▶ [WRITTEN REQUEST]
Write out each line exactly as it stands, please.
****************************************
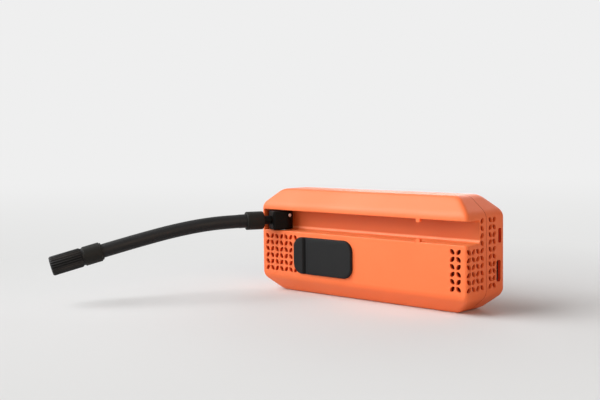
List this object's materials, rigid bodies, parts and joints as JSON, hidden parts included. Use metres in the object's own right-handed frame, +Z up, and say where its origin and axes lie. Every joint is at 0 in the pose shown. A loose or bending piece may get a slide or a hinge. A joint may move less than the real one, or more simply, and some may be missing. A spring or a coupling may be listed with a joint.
{
  "type": "portable tire inflator",
  "caption": "Battery tire inflator with a bevelled two-shell casing, side hose groove with a short swivelling hose and screw-on valve chuck, vent patterns, rubber port cover and end sockets.",
  "frame": {"origin": "middle of the flat bottom face that the inflator stands on", "axes": "+X along the casing towards the end with the charging sockets, +Z up, the grooved side with the hose faces -Y"},
  "size_m": [0.2331, 0.1757, 0.07],
  "materials": {
    "orange_plastic": "fine matte",
    "black_plastic": "satin",
    "black_metal": "satin black anodising",
    "hose_rubber": "smooth satin",
    "grey_rubber": "soft matte",
    "clear_tube": "milky silicone",
    "steel": "plated",
    "brass": "turned",
    "aluminium": "die-cast",
    "magnet": "sintered",
    "cell_wrap": "satin shrink wrap",
    "circuit_board": "solder mask",
    "window": "smoked clear"
  },
  "bodies": {
    "housing": {"front_shell": "orange_plastic", "rear_shell": "orange_plastic", "case_screws": "steel", "pivot_tube": "steel", "pivot_nut": "steel", "flap_anchor": "grey_rubber", "flap_hinge": "grey_rubber", "output_socket": "black_plastic", "output_contacts": "brass", "usb_a_receptacle": "steel", "usb_c_receptacle": "steel", "battery_cells": "cell_wrap", "cell_holder": "black_plastic", "crank_bush": "brass", "pump_cylinder": "aluminium", "cylinder_head": "aluminium", "valve_ball": "steel", "valve_spring": "steel", "pump_frame": "aluminium", "pump_screws": "steel", "motor_can": "steel", "motor_end_cap": "black_plastic", "motor_magnets": "magnet", "air_tube": "clear_tube", "sensor_tube": "clear_tube", "pressure_sensor": "black_plastic", "control_board": "circuit_board", "board_screws": "steel", "display_module": "black_plastic", "display_window": "window", "tact_switches": "black_plastic"},
    "swivel": {"swivel_block": "black_plastic", "pivot_screw": "steel", "pivot_orings": "hose_rubber", "near_ferrule": "black_plastic", "hose": "hose_rubber"},
    "chuck": {"far_ferrule": "black_plastic", "chuck_stem": "black_metal", "chuck_gasket": "hose_rubber", "depressor_pin": "brass"},
    "chuck_ring": {"chuck_nut": "black_metal"},
    "flap": {"port_flap": "grey_rubber"},
    "crank": {"crank_gear": "black_plastic", "crank_shaft": "steel", "crank_pin": "steel"},
    "rotor": {"pinion": "black_plastic", "motor_shaft": "steel", "motor_armature": "steel"},
    "piston": {"piston": "aluminium", "piston_seal": "hose_rubber", "wrist_pin": "steel"},
    "rod": {"connecting_rod": "aluminium"},
    "power_button": {"power_button": "black_plastic"},
    "mode_button": {"mode_button": "black_plastic"},
    "plus_button": {"plus_button": "black_plastic"},
    "minus_button": {"minus_button": "black_plastic"}
  },
  "joints": [
    {"name": "hose_swing", "type": "hinge", "parent": "housing", "child": "swivel", "pos_m": [-0.0703, -0.0133, 0.0489], "axis": [0, 0, 1], "range_deg": [-12.5, 117.5]},
    {"name": "hose_flex", "type": "hinge", "parent": "swivel", "child": "chuck", "pos_m": [-0.09913, -0.06869, 0.0489], "axis": [-0.887, 0.4617, 0], "range_deg": [-1.52, 14.21], "deforming": ["hose"]},
    {"name": "chuck_ring_spin", "type": "hinge", "parent": "chuck", "child": "chuck_ring", "pos_m": [-0.13217, -0.13216, 0.0308], "axis": [-0.4477, -0.8599, -0.2452], "continuous": true},
    {"name": "flap_open", "type": "hinge", "parent": "housing", "child": "flap", "pos_m": [-0.04335, -0.02005, 0.02645], "axis": [0, 0, -1], "range_deg": [0, 85], "deforming": ["flap_hinge"]},
    {"name": "crank_spin", "type": "hinge", "parent": "housing", "child": "crank", "pos_m": [0.0336, -0.00975, 0.0215], "axis": [0, 1, 0], "continuous": true},
    {"name": "rotor_spin", "type": "hinge", "parent": "housing", "child": "rotor", "pos_m": [0.054, -0.00975, 0.0215], "axis": [0, 1, 0], "continuous": true},
    {"name": "piston_stroke", "type": "slide", "parent": "housing", "child": "piston", "axis": [1, 0, 0], "range_m": [0, 0.01]},
    {"name": "rod_swing", "type": "hinge", "parent": "piston", "child": "rod", "pos_m": [0.0016, 0, 0.0215], "axis": [0, 1, 0], "range_deg": [-10.7, 10.7]},
    {"name": "power_button_press", "type": "slide", "parent": "housing", "child": "power_button", "axis": [0, -1, 0], "range_m": [0, 0.0004], "stiffness_N_per_m": 600},
    {"name": "mode_button_press", "type": "slide", "parent": "housing", "child": "mode_button", "axis": [0, -1, 0], "range_m": [0, 0.0004], "stiffness_N_per_m": 600},
    {"name": "plus_button_press", "type": "slide", "parent": "housing", "child": "plus_button", "axis": [0, -1, 0], "range_m": [0, 0.0004], "stiffness_N_per_m": 600},
    {"name": "minus_button_press", "type": "slide", "parent": "housing", "child": "minus_button", "axis": [0, -1, 0], "range_m": [0, 0.0004], "stiffness_N_per_m": 600}
  ],
  "couplings": [
    {"joint": "hose_flex", "follows": "hose_swing", "ratio": 0.12081},
    {"joint": "rotor_spin", "follows": "crank_spin", "ratio": -3.6364}
  ]
}
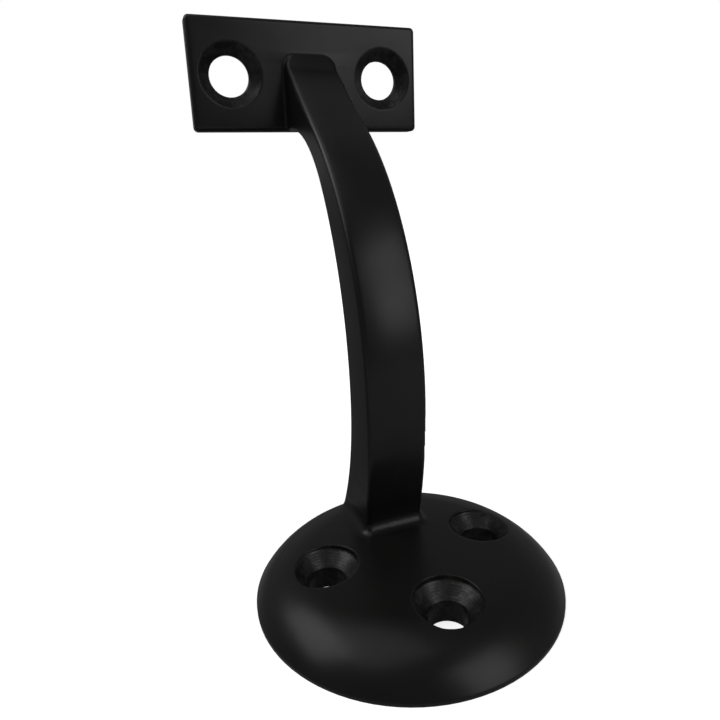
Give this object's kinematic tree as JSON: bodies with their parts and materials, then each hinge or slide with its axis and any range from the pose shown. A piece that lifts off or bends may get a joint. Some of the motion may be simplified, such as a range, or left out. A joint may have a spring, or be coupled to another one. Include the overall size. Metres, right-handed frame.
{
  "type": "handrail bracket",
  "caption": "Cast handrail bracket: a domed round wall plate with countersunk screw holes, a bowed arm and a flat rectangular saddle plate that screws under the rail.",
  "frame": {"origin": "centre of the wall plate's flat back face", "axes": "+Z straight out of the wall, +X along the rail, +Y from the wall plate's axis towards the rail, which is up on a fitted bracket"},
  "size_m": [0.045, 0.0644, 0.0853],
  "materials": {
    "black_coating": "satin black coating on cast metal"
  },
  "bodies": {
    "root": {"bracket_casting": "black_coating"}
  },
  "joints": []
}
****************************************
▶ [OUTPUT OF THE EXERCISE]
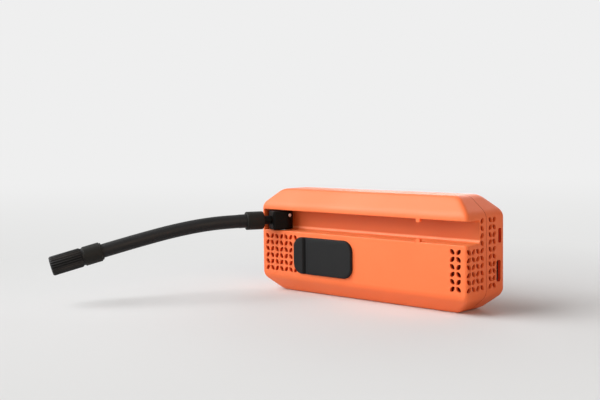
List this object's materials, rigid bodies, parts and joints as JSON, hidden parts included. Use metres in the object's own right-handed frame, +Z up, and say where its origin and axes lie. Every joint is at 0 in the pose shown. A loose or bending piece may get a slide or a hinge. A joint may move less than the real one, or more simply, and some may be missing. A spring or a coupling may be listed with a joint.
{
  "type": "portable tire inflator",
  "caption": "Battery tire inflator with a bevelled two-shell casing, side hose groove with a short swivelling hose and screw-on valve chuck, vent patterns, rubber port cover and end sockets.",
  "frame": {"origin": "middle of the flat bottom face that the inflator stands on", "axes": "+X along the casing towards the end with the charging sockets, +Z up, the grooved side with the hose faces -Y"},
  "size_m": [0.2331, 0.1757, 0.07],
  "materials": {
    "orange_plastic": "fine matte",
    "black_plastic": "satin",
    "black_metal": "satin black anodising",
    "hose_rubber": "smooth satin",
    "grey_rubber": "soft matte",
    "clear_tube": "milky silicone",
    "steel": "plated",
    "brass": "turned",
    "aluminium": "die-cast",
    "magnet": "sintered",
    "cell_wrap": "satin shrink wrap",
    "circuit_board": "solder mask",
    "window": "smoked clear"
  },
  "bodies": {
    "housing": {"front_shell": "orange_plastic", "rear_shell": "orange_plastic", "case_screws": "steel", "pivot_tube": "steel", "pivot_nut": "steel", "flap_anchor": "grey_rubber", "flap_hinge": "grey_rubber", "output_socket": "black_plastic", "output_contacts": "brass", "usb_a_receptacle": "steel", "usb_c_receptacle": "steel", "battery_cells": "cell_wrap", "cell_holder": "black_plastic", "crank_bush": "brass", "pump_cylinder": "aluminium", "cylinder_head": "aluminium", "valve_ball": "steel", "valve_spring": "steel", "pump_frame": "aluminium", "pump_screws": "steel", "motor_can": "steel", "motor_end_cap": "black_plastic", "motor_magnets": "magnet", "air_tube": "clear_tube", "sensor_tube": "clear_tube", "pressure_sensor": "black_plastic", "control_board": "circuit_board", "board_screws": "steel", "display_module": "black_plastic", "display_window": "window", "tact_switches": "black_plastic"},
    "swivel": {"swivel_block": "black_plastic", "pivot_screw": "steel", "pivot_orings": "hose_rubber", "near_ferrule": "black_plastic", "hose": "hose_rubber"},
    "chuck": {"far_ferrule": "black_plastic", "chuck_stem": "black_metal", "chuck_gasket": "hose_rubber", "depressor_pin": "brass"},
    "chuck_ring": {"chuck_nut": "black_metal"},
    "flap": {"port_flap": "grey_rubber"},
    "crank": {"crank_gear": "black_plastic", "crank_shaft": "steel", "crank_pin": "steel"},
    "rotor": {"pinion": "black_plastic", "motor_shaft": "steel", "motor_armature": "steel"},
    "piston": {"piston": "aluminium", "piston_seal": "hose_rubber", "wrist_pin": "steel"},
    "rod": {"connecting_rod": "aluminium"},
    "power_button": {"power_button": "black_plastic"},
    "mode_button": {"mode_button": "black_plastic"},
    "plus_button": {"plus_button": "black_plastic"},
    "minus_button": {"minus_button": "black_plastic"}
  },
  "joints": [
    {"name": "hose_swing", "type": "hinge", "parent": "housing", "child": "swivel", "pos_m": [-0.0703, -0.0133, 0.0489], "axis": [0, 0, 1], "range_deg": [-12.5, 117.5]},
    {"name": "hose_flex", "type": "hinge", "parent": "swivel", "child": "chuck", "pos_m": [-0.09913, -0.06869, 0.0489], "axis": [-0.887, 0.4617, 0], "range_deg": [-1.52, 14.21], "deforming": ["hose"]},
    {"name": "chuck_ring_spin", "type": "hinge", "parent": "chuck", "child": "chuck_ring", "pos_m": [-0.13217, -0.13216, 0.0308], "axis": [-0.4477, -0.8599, -0.2452], "continuous": true},
    {"name": "flap_open", "type": "hinge", "parent": "housing", "child": "flap", "pos_m": [-0.04335, -0.02005, 0.02645], "axis": [0, 0, -1], "range_deg": [0, 85], "deforming": ["flap_hinge"]},
    {"name": "crank_spin", "type": "hinge", "parent": "housing", "child": "crank", "pos_m": [0.0336, -0.00975, 0.0215], "axis": [0, 1, 0], "continuous": true},
    {"name": "rotor_spin", "type": "hinge", "parent": "housing", "child": "rotor", "pos_m": [0.054, -0.00975, 0.0215], "axis": [0, 1, 0], "continuous": true},
    {"name": "piston_stroke", "type": "slide", "parent": "housing", "child": "piston", "axis": [1, 0, 0], "range_m": [0, 0.01]},
    {"name": "rod_swing", "type": "hinge", "parent": "piston", "child": "rod", "pos_m": [0.0016, 0, 0.0215], "axis": [0, 1, 0], "range_deg": [-10.7, 10.7]},
    {"name": "power_button_press", "type": "slide", "parent": "housing", "child": "power_button", "axis": [0, -1, 0], "range_m": [0, 0.0004], "stiffness_N_per_m": 600},
    {"name": "mode_button_press", "type": "slide", "parent": "housing", "child": "mode_button", "axis": [0, -1, 0], "range_m": [0, 0.0004], "stiffness_N_per_m": 600},
    {"name": "plus_button_press", "type": "slide", "parent": "housing", "child": "plus_button", "axis": [0, -1, 0], "range_m": [0, 0.0004], "stiffness_N_per_m": 600},
    {"name": "minus_button_press", "type": "slide", "parent": "housing", "child": "minus_button", "axis": [0, -1, 0], "range_m": [0, 0.0004], "stiffness_N_per_m": 600}
  ],
  "couplings": [
    {"joint": "hose_flex", "follows": "hose_swing", "ratio": 0.12081},
    {"joint": "rotor_spin", "follows": "crank_spin", "ratio": -3.6364}
  ]
}
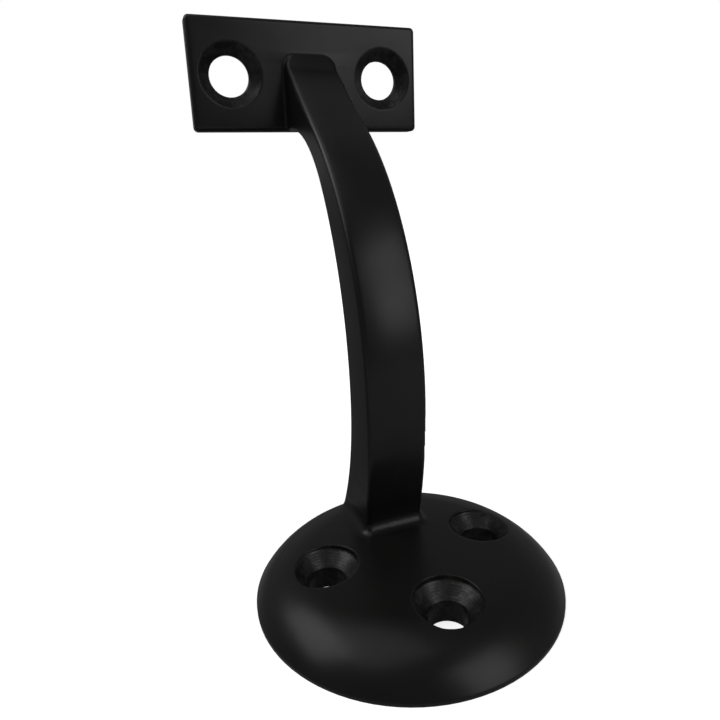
Give this object's kinematic tree as JSON: bodies with their parts and materials, then each hinge or slide with its axis and any range from the pose shown. A piece that lifts off or bends may get a joint. Some of the motion may be simplified, such as a range, or left out. A joint may have a spring, or be coupled to another one. Include the overall size. Metres, right-handed frame.
{
  "type": "handrail bracket",
  "caption": "Cast handrail bracket: a domed round wall plate with countersunk screw holes, a bowed arm and a flat rectangular saddle plate that screws under the rail.",
  "frame": {"origin": "centre of the wall plate's flat back face", "axes": "+Z straight out of the wall, +X along the rail, +Y from the wall plate's axis towards the rail, which is up on a fitted bracket"},
  "size_m": [0.045, 0.0644, 0.0853],
  "materials": {
    "black_coating": "satin black coating on cast metal"
  },
  "bodies": {
    "root": {"bracket_casting": "black_coating"}
  },
  "joints": []
}